How to Display Drainage Systems Skills on Your Resume

11. Pavement Marking
Pavement marking applies lines, symbols, and markers that organize lanes, warn of conflicts, and guide drivers day and night.
Why It's Important
Clear markings tighten driver decisions and cut crashes. They’re small details with big safety returns.
How to Improve Pavement Marking Skills
Condition Reviews: Inspect regularly for wear, retroreflectivity loss, and tracking. Prioritize faded high-speed corridors.
Surface Prep: Clean and dry surfaces before application. Adhesion hinges on prep.
Material Matters: Choose durable paints, thermoplastics, tapes, or epoxies matched to traffic, climate, and budget.
Application Control: Calibrate equipment for line width, thickness, and bead drop. Respect temperature and humidity windows.

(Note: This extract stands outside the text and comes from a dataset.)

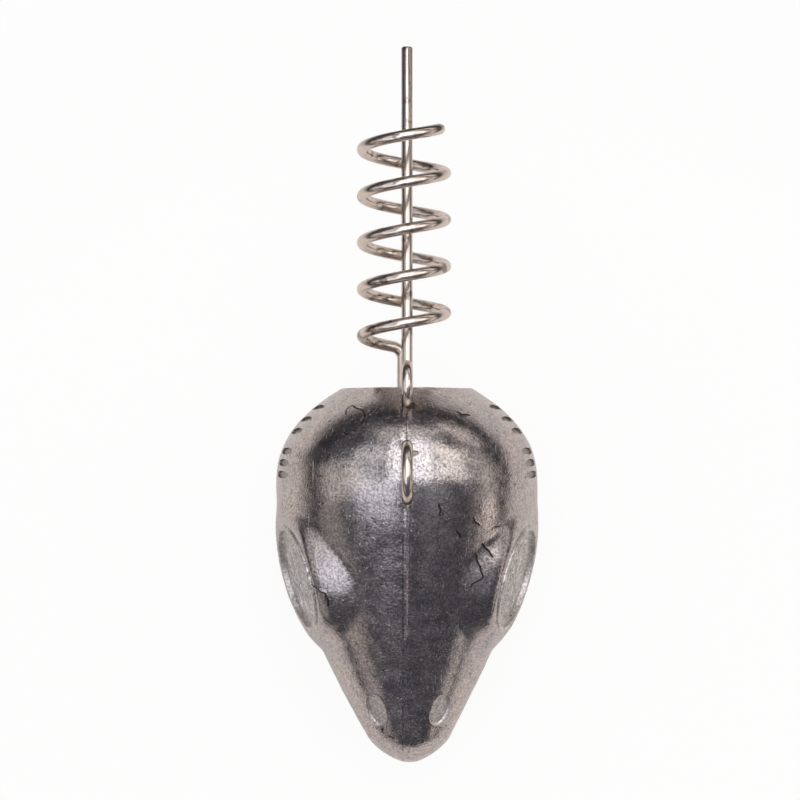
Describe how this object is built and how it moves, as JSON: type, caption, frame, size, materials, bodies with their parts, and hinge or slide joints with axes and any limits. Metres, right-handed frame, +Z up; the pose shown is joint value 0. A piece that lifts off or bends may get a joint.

Night Visibility: Use adequate glass beads or optics for retroreflectivity, especially on key routes.
Maintenance Cycles: Set re-stripe schedules by wear rates and crash history. Don’t wait for lines to vanish.
Safety in Work Zones: Strong traffic control for striping crews—cones, shadow vehicles, and arrow boards.
Bright, crisp, consistent lines keep drivers locked onto the path.
How to Display Pavement Marking Skills on Your Resume

12. Emergency Response
Emergency response is the fast, coordinated action to crashes, debris, spills, storm damage, and hazards that threaten people or block the road.
Why It's Important
Swift, organized response saves lives and shortens closures. The clock is everything.
How to Improve Emergency Response Skills
Training: Refresh first aid, traffic incident management, and hazard recognition. Practice with drills.
Clear Command: Use a standardized incident structure so roles, communication, and handoffs are clean.
Equipment Readiness: Keep kits stocked—cones, flares, absorbents, chainsaws, signage, PPE—and check them routinely.
Preplans: Map detours, staging areas, and tow contacts. Know who calls whom and when.
Coordination: Work shoulder-to-shoulder with police, fire, EMS, and towing. Joint exercises build muscle memory.
After-Action: Debrief every major event. Capture what worked and what must change.
Preparation turns chaos into a controlled, safe clearance.